Away from beaches and bikinis… more than one local Portuguese creative on our journey from Porto to Lisbon has told us they are good at what they do – but they suck at marketing themselves.
I agree. These people are (mostly) warm and wonderful and creative and talented (and, of course, they make exceptional port and wine).
No, I’m not talking about more tourist buses arriving at monuments (even though there are a lot and they are remarkable).
I’m talking about who they are and what they create. Time the world sat up and paid attention! Cheers to that!
You’ve got to have a least one of those (travelling) days, don’t you? Well, today was ours.
After a few days in Porto (a story for another time), we picked up our hire car from Europcar … and that’s where it all began to unravel.

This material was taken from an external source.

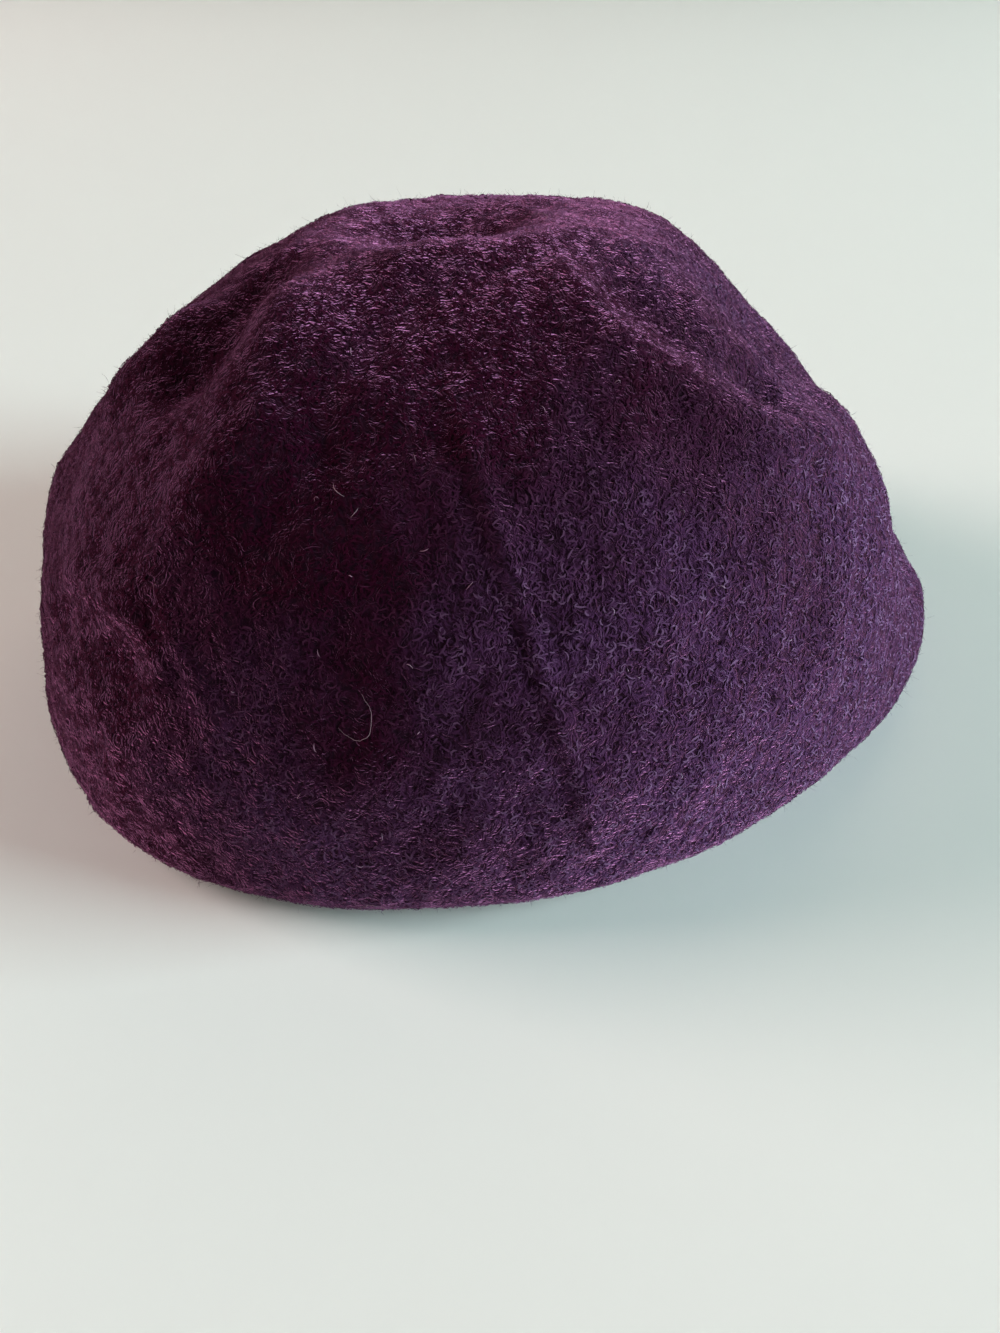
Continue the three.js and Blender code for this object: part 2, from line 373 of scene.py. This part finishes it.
def felt_wall(points, normals, material):
    """The closed felt wall: outer skin, a coarser inner skin one wall inside, and the cut edge."""
    rows = points.shape[1]
    outer = points.transpose(1, 0, 2)
    inner_rows = np.unique(np.append(np.arange(INNER_EVERY, rows, INNER_EVERY), rows - 1))
    inner = (points - WALL * normals).transpose(1, 0, 2)[inner_rows]
    inner[..., 2] = np.maximum(inner[..., 2], 0)
    pole = points[:1, 0]
    inner_pole = pole - (0, 0, WALL)
    vertices = np.vstack([pole, outer[1:].reshape(-1, 3), inner_pole, inner.reshape(-1, 3)])
    first_inner = 1 + (rows - 1) * COLUMNS
    last_inner = first_inner + 1 + (len(inner_rows) - 1) * COLUMNS
    last_outer = first_inner - COLUMNS
    column = np.arange(COLUMNS)
    after = (column + 1) % COLUMNS
    edge = np.concatenate([
        np.stack([last_outer + column, last_inner + column, last_outer + after], -1),
        np.stack([last_outer + after, last_inner + column, last_inner + after], -1),
    ])
    faces = np.concatenate([
        fan(0, 1, COLUMNS),
        quads(1, rows - 1, COLUMNS),
        fan(first_inner, first_inner + 1, COLUMNS, flip=True),
        quads(first_inner + 1, len(inner_rows), COLUMNS, flip=True),
        edge,
    ])
    return add_piece("felt_cap_wall", vertices, faces, material)


# Felt lower than RESTING_HEIGHT lies on the table. It takes these shares of the felted and of the
# loose fibres, and all fibres stay FIBRE_CLEARANCE above the table.
RESTING_HEIGHT = 0.5
FELTED_UNDERNEATH = 0.12
LOOSE_UNDERNEATH = 0.05
FIBRE_CLEARANCE = 0.05

# Any slanting direction, to lay out tangents from, and a ribbon's width at its ends over its middle
SLANT = (0.31, 0.17, 0.93)
RIBBON_END = 0.35

# How far fibres are shaded like the felt under them, from 0 to 1
FELT_LEAN = 0.85


def share_of_fibres(points, underneath):
    """How densely each point takes fibres: 1, but less underneath, on the felt that lies down."""
    return np.where(points[..., 2] > RESTING_HEIGHT, 1.0, underneath)


def scatter(count, points, normals, weight):
    """Random places on the outer skin, evenly by area times weight.

    Returns each place, its normal and two tangents. A random cell of the grid is drawn by its share
    of the summed area, and a place in it by two random shares of its sides.
    """
    here = points[:, :-1]
    below = points[:, 1:]
    right = np.roll(points, -1, 0)[:, :-1]
    area = np.linalg.norm(np.cross(right - here, below - here), axis=-1) * weight[:, :-1]
    chance = np.cumsum(area.ravel())
    cell = np.searchsorted(chance, RANDOM.random(count) * chance[-1])
    column, row = np.unravel_index(cell, area.shape)
    s, t = RANDOM.random((2, count))

    def blend(field):
        """The field at each place, bilinear between its cell's four corners."""
        next_column = (column + 1) % COLUMNS
        top = field[column, row] * (1 - s)[:, None] + field[next_column, row] * s[:, None]
        low = field[column, row + 1] * (1 - s)[:, None] + field[next_column, row + 1] * s[:, None]
        return top * (1 - t)[:, None] + low * t[:, None]

    place, normal = blend(points), unit(blend(normals))
    east = unit(np.cross(normal, SLANT))
    return place, normal, east, np.cross(normal, east)


def fibre_ribbons(place, normal, east, north, length, turn, rise, width, steps, heading, tilt):
    """Ribbons along arcs over the felt.

    Each arc is centred on its place, has a heading in the felt's plane and turns evenly by its
    turn. Its height over the felt follows rise, a function of the share along it. The ribbon
    narrows to both ends, and its flat side is tilted out of the felt's plane by tilt.
    """
    share = np.linspace(0, 1, steps + 1)[None, :]
    angle = heading[:, None] + turn[:, None] * (share - 0.5)
    direction = np.cos(angle)[..., None] * east[:, None] + np.sin(angle)[..., None] * north[:, None]
    stride = length[:, None, None] / steps
    middle = (direction[:, 1:] + direction[:, :-1]) / 2
    start = np.zeros_like(direction[:, :1])
    along = np.concatenate([start, np.cumsum(middle * stride, axis=1)], axis=1)
    along -= along.mean(axis=1, keepdims=True)
    spine = place[:, None] + along + rise(share)[..., None] * normal[:, None]
    side = np.cross(normal[:, None], direction)
    side = np.cos(tilt)[:, None, None] * side + np.sin(tilt)[:, None, None] * normal[:, None]
    return ribbons_along(spine, side, width)


def ribbons_along(spine, side, width):
    """Vertices and quads of ribbons along spines (ribbon, step, xyz) with their sides' directions.

    The width swells from its ends to its middle as half a sine wave.
    """
    count, places = spine.shape[:2]
    narrow = RIBBON_END + (1 - RIBBON_END) * np.sin(np.linspace(0, math.pi, places))
    half = (width[:, None] * narrow / 2)[..., None] * side
    points = np.stack([spine - half, spine + half], axis=2)
    points[..., 2] = np.maximum(points[..., 2], FIBRE_CLEARANCE)
    first = (np.arange(count) * 2 * places)[:, None] + 2 * np.arange(places - 1)[None, :]
    faces = np.stack([first, first + 2, first + 3, first + 1], -1).reshape(-1, 4)
    return points.reshape(-1, 3), faces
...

The portable GPS they gave us (at €8 a day) was clearly set up at around the time of the Ark.*
Seriously, it didn’t even register the oldest streets (or the casino) at our destination three hours away in Estoril, near Cascais in Portugal.

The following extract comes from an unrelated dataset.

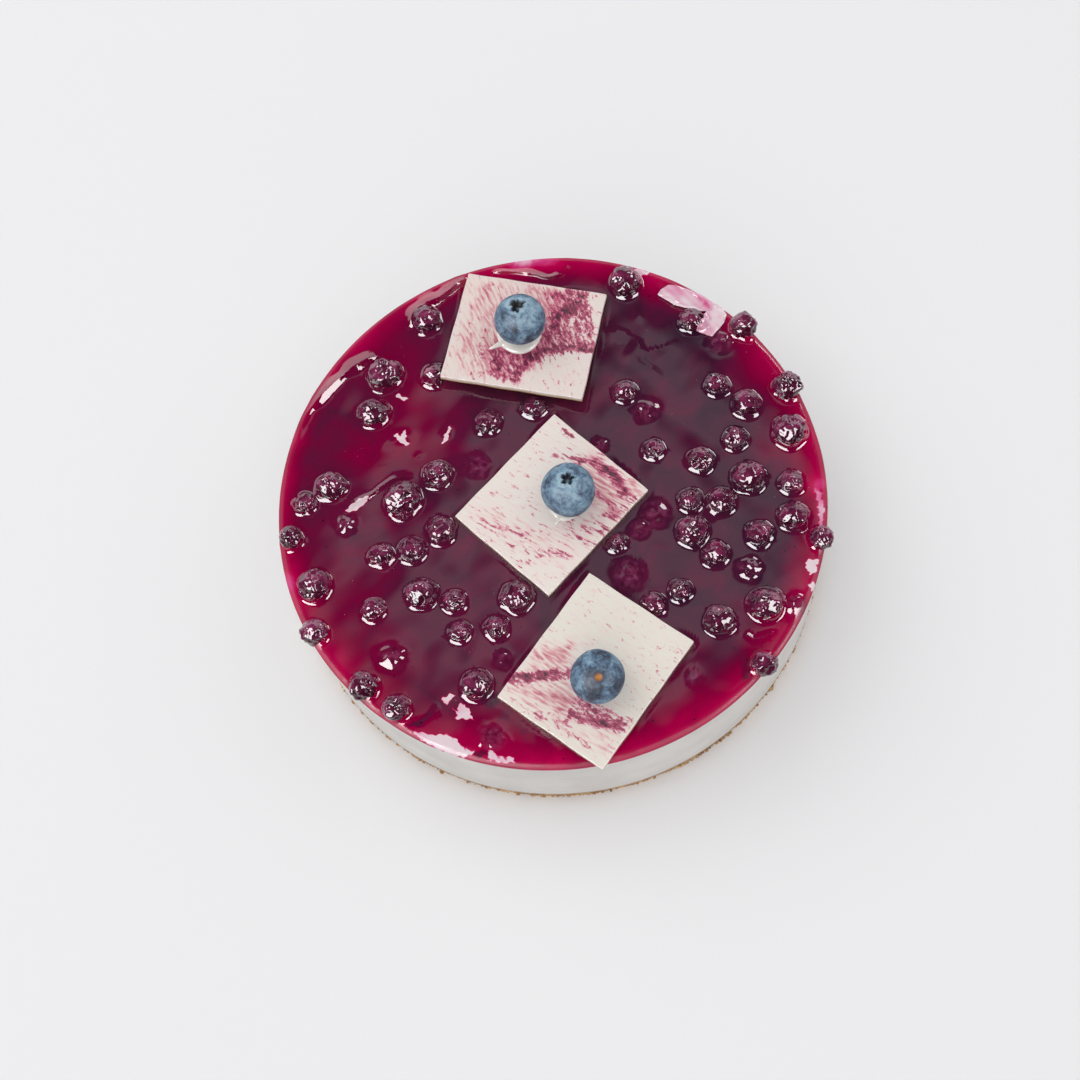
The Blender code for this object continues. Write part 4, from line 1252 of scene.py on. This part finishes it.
# %% Fresh berry shape
# The way each crown points, and the place and size of the pale spot in it, on a unit ball. The near berry
# lies with its crown down, and shows its stem scar.
FRESH = {
    "fresh_berry_far": ((-0.03, 0.14, 0.99), (0.08, -0.09, 0.1)),
    "fresh_berry_middle": ((0.02, 0.03, 1.0), (0.02, -0.02, 0.12)),
    "fresh_berry_near": ((-0.02, 0.28, -0.96), (0.0, 0.0, 0.1)),
}


def crown_opening(number, angle):
    """How far the dark opening reaches from the crown's middle, in radians, by the angle round it."""
    if number == 1:
        lobes = 0.5 + 0.5 * np.cos(5 * angle + 0.7 * np.sin(angle) + 0.3 * np.sin(2 * angle))
        return 0.16 + 0.1 * lobes + 0.02 * np.sin(9 * angle + 1)
    return 0.26 + 0.05 * np.sin(3 * angle + 1) + 0.035 * np.sin(7 * angle) + 0.02 * np.sin(11 * angle)


def crown_profile(polar, opening):
    """What the crown and the scar add to a unit ball, by the angle from the crown."""
    tail = math.pi - polar
    crown = 0.07 * bell((polar - opening - 0.05) / 0.05) + 0.02 * bell((polar - 0.5) / 0.14)
    pit = 0.2 * (1 - smooth_step(polar, opening - 0.1, opening + 0.03))
    scar = 0.02 * bell((tail - 0.17) / 0.04) - 0.07 * bell(tail / 0.12, 4)
    return crown - pit + scar - 0.012 * bell((tail - 0.27) / 0.06)


def fresh_berry(number, name, heading, pale_spot):
    bpy.ops.mesh.primitive_uv_sphere_add(segments=180, ring_count=140, radius=1.0)
    berry = new_piece(name)
    points = points_of(berry)
    polar = np.arccos(np.clip(points[:, 2], -1, 1))
    angle, _ = round_axis(points)
    rng = random.Random(70 + number)
    opening = crown_opening(number, angle)
    swell = crown_profile(polar, opening)
    for waves_round in (2, 3, 4):
        swell += 0.006 * np.cos(waves_round * angle + rng.uniform(0, 6)) * np.sin(polar) ** 2
    pale_x, pale_y, pale_size = pale_spot
    pale = 0.6 * bell(np.hypot(points[:, 0] - pale_x, points[:, 1] - pale_y) / pale_size)
    paint(berry, "crown", polar)
    paint(berry, "pit", (1 - smooth_step(polar, opening - 0.03, opening + 0.02)) * (1 - pale))
    # Wax bloom round the crown, and a painted light that pales the crown end
    paint(berry, "bloom_and_light", 0.22 * bell((polar - opening - 0.1) / 0.07) + 0.07 * np.cos(polar))
    move_points(berry, points * (1 + swell)[:, None])
    roughen(berry, 0.5, 0.03, SHIFT * number)
    low, high = (np.array(corner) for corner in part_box(f"fresh_blueberry_{number + 1}"))
    turn = Vector((0, 0, 1)).rotation_difference(Vector(heading).normalized())
    points = points_of(berry) @ np.array(turn.to_matrix()).T
    move_points(berry, fitted(points, (high + low) / 2, (high - low) / 2))
    bpy.ops.object.shade_smooth()
    return berry


# %% Fresh berry finish
def blueberry_bloom(number):
    """Waxy bloom over navy skin, with a painted light that pales the crown end. The crown attribute is the
    angle from the crown, in radians.
    """
    finish, tree, shader, place = new_finish(f"blueberry_bloom_{number}", 0.55, 1.45)
    place = add(tree, "Mapping", {"Vector": place, "Location": (number * 0.37, number * 0.21, 0)})
    crown, pit, bloom_and_light_amount = (
        add(tree, "Attribute", attribute_name=name).outputs["Fac"] for name in ("crown", "pit", "bloom_and_light")
    )
    wear = {"Vector": place, "Scale": 1 / (5.5 * MM), "Detail": 5.0, "Roughness": 0.62, "Distortion": 0.4}
    rubbed = add(tree, "TexNoise", wear)
    fine = add(tree, "TexNoise", {"Vector": place, "Scale": 1 / (1.3 * MM), "Detail": 4.0, "Roughness": 0.65})
    mixed = add(tree, "Math", {0: fine, 1: 0.5, 2: rubbed}, operation="MULTIPLY_ADD")
    bloomed_and_lit = add(tree, "Math", {0: mixed, 1: bloom_and_light_amount}, operation="ADD")
    stops = [(0.5, "1f2738"), (0.62, "36465c"), (0.73, "55708a"), (0.85, "7a9ab0"), (1.0, "9dbac8")]
    body = add(tree, "ValToRGB", {"Fac": bloomed_and_lit}, stops)
    pitted = coat_over(tree, body, "16131a", pit)
    ringed = coat_over(tree, pitted, "4a3f4c", crown, math.pi - 0.26, math.pi - 0.2, 0.8)
    scarred = coat_over(tree, ringed, "b8741c", crown, math.pi - 0.15, math.pi - 0.11)
    bump = add(tree, "Bump", {"Height": mixed, "Strength": 0.18, "Distance": 0.2 * MM})
    fill(tree, shader, {"Base Color": scarred, "Normal": bump})
    return finish


for number, (name, row) in enumerate(FRESH.items()):
    berry = fresh_berry(number, name, *row)
    hand_over(berry, blueberry_bloom(number + 1), f"fresh_blueberry_{number + 1}")
    print(berry.name, len(berry.data.polygons), "faces")

# %% [markdown]
# ## The studio
# The cake was lit by two windows, low in front to the left and to the right, which show as small bright
# patches on every wet slope. The far wall is pale and shows on the slopes that face away. The floor is plain.

# %% Floor
bpy.ops.mesh.primitive_plane_add(size=8.0, location=(0, 0, 0))
floor = new_piece("floor")
paper, tree, shader, place = new_finish("pale_paper", 0.9, 1.3)
fill(tree, shader, {"Base Color": "f1f1f1"})
floor.data.materials.append(paper)

# %% Lights
PANEL_DISTANCE = 2.5
# The way to each light, and its width and height, in degrees as the cake sees it, and its radiance. The soft
# lights only light the cake, and the windows only show in its gloss.
PANELS = {
    "soft_far_left": (140, 52, 50, 50, 1.2),
    "soft_right": (10, 50, 50, 50, 0.5),
    "soft_front": (-105, 40, 50, 50, 0.7),
    "window_left": (-144, 42, 42, 38, 12.0),
    "window_right": (-30, 40, 27, 27, 11.0),
    "window_far": (50, 41, 12, 14, 8.0),
}


def panel(name, azimuth, elevation, width, height, radiance):
    """A rectangle of even light."""
    turn, rise = math.radians(azimuth), math.radians(elevation)
    towards = Vector((math.cos(turn) * math.cos(rise), math.sin(turn) * math.cos(rise), math.sin(rise)))
    place = towards * PANEL_DISTANCE
    bpy.ops.object.light_add(type="AREA", location=place, rotation=place.to_track_quat("Z", "Y").to_euler())
    light = bpy.context.active_object
    light.name = name
    light.data.shape = "RECTANGLE"
    light.data.size = 2 * PANEL_DISTANCE * math.tan(math.radians(width / 2))
    light.data.size_y = 2 * PANEL_DISTANCE * math.tan(math.radians(height / 2))
    light.data.energy = radiance * math.pi * light.data.size * light.data.size_y
    light.visible_camera = False
    light.visible_glossy = name.startswith("window")
    light.visible_diffuse = name.startswith("soft")


for name, row in PANELS.items():
    panel(name, *row)


# %% The room
def room():
    """Even light for matt things. Gloss sees a dark room, its pale far wall and a dim patch of ceiling."""
    world = bpy.data.worlds.new("room")
    world.use_nodes = True
    tree = world.node_tree
    towards = add(tree, "TexCoord").outputs["Generated"]
    axes = add(tree, "SeparateXYZ", {"Vector": towards}).outputs
    stops = [(0.0, "ffffff"), (0.38, "ffffff"), (0.44, "000000")]
    wall_height = add(tree, "ValToRGB", {"Fac": axes["Z"]}, stops)
    wall_side = add(tree, "MapRange", {"Value": axes["Y"], "From Min": 0.4, "From Max": 0.5, "To Max": 1.5})
    wall = add(tree, "Math", {0: wall_height, 1: wall_side}, operation="MULTIPLY")
    middle = Vector((math.sin(math.radians(3)), math.sin(math.radians(23)), math.cos(math.radians(23))))
    # The ceiling's patch fades from its middle outwards, and at its near edge and its slanted left and right
    # edges: what each takes of X, Y and Z, and where it is nothing and full
    sides = [(middle.normalized(), math.cos(math.radians(21)), math.cos(math.radians(4)), 0.52, "SMOOTHSTEP")]
    sides += [((0, 1, 0), 0.19, 0.29, 1.0, "LINEAR")]
    sides += [((1, -1.2, 0), -0.61, -0.49, 1.0, "LINEAR"), ((1, 1, 0), 0.62, 0.5, 1.0, "LINEAR")]
    ceiling = 1.0
    for axis, outer, inner, most, fade in sides:
        way = add(tree, "VectorMath", {0: towards, 1: axis}, operation="DOT_PRODUCT")
        share = {"Value": way, "From Min": outer, "From Max": inner, "To Max": most}
        edge = add(tree, "MapRange", share, interpolation_type=fade)
        ceiling = add(tree, "Math", {0: ceiling, 1: edge}, operation="MULTIPLY")
    gloss = add(tree, "Math", {0: wall, 1: ceiling}, operation="ADD")
    ray = add(tree, "LightPath").outputs
    matt = add(tree, "MapRange", {"Value": ray["Is Camera Ray"], "To Min": 0.62, "To Max": 0.83})
    strength = add(tree, "MapRange", {"Value": ray["Is Glossy Ray"], "To Min": matt, "To Max": gloss})
    fill(tree, tree.nodes["Background"], {"Color": "f6f5f8", "Strength": strength})
    return world


bpy.context.scene.world = room()
bpy.context.scene.view_settings.view_transform = "Standard"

Oh, but we did have a dodgy map to show us the way (also an archeological find I’m sure).
Eventually, we muddle our way to our destination.
Our travel agent has booked us into ‘apartment’ for eight days… inside someone’s house. It’s kind-of cutesy, but does a toaster oven count as self-contained? Hmmm
Eternally optimistic, we head off to find the Tourist Information Centre to get a map of the area. Except it closed 12 months ago.
At least we located a nice red.
Ah, First World problems. When it comes to travelling, attitude is everything.
And tomorrow’s another day.
* Here’s a tip for travellers: if you’re using a GPS, go to settings and select the country you’re travelling in (in our case, Portugal). Thanks to a tech-savvy Europcar lad in Cascais, our GPS was re-set and now gives us Portuguese streets instead of streets like Barcelona and Seville (go figure), and still gives directions in English. And we’re off!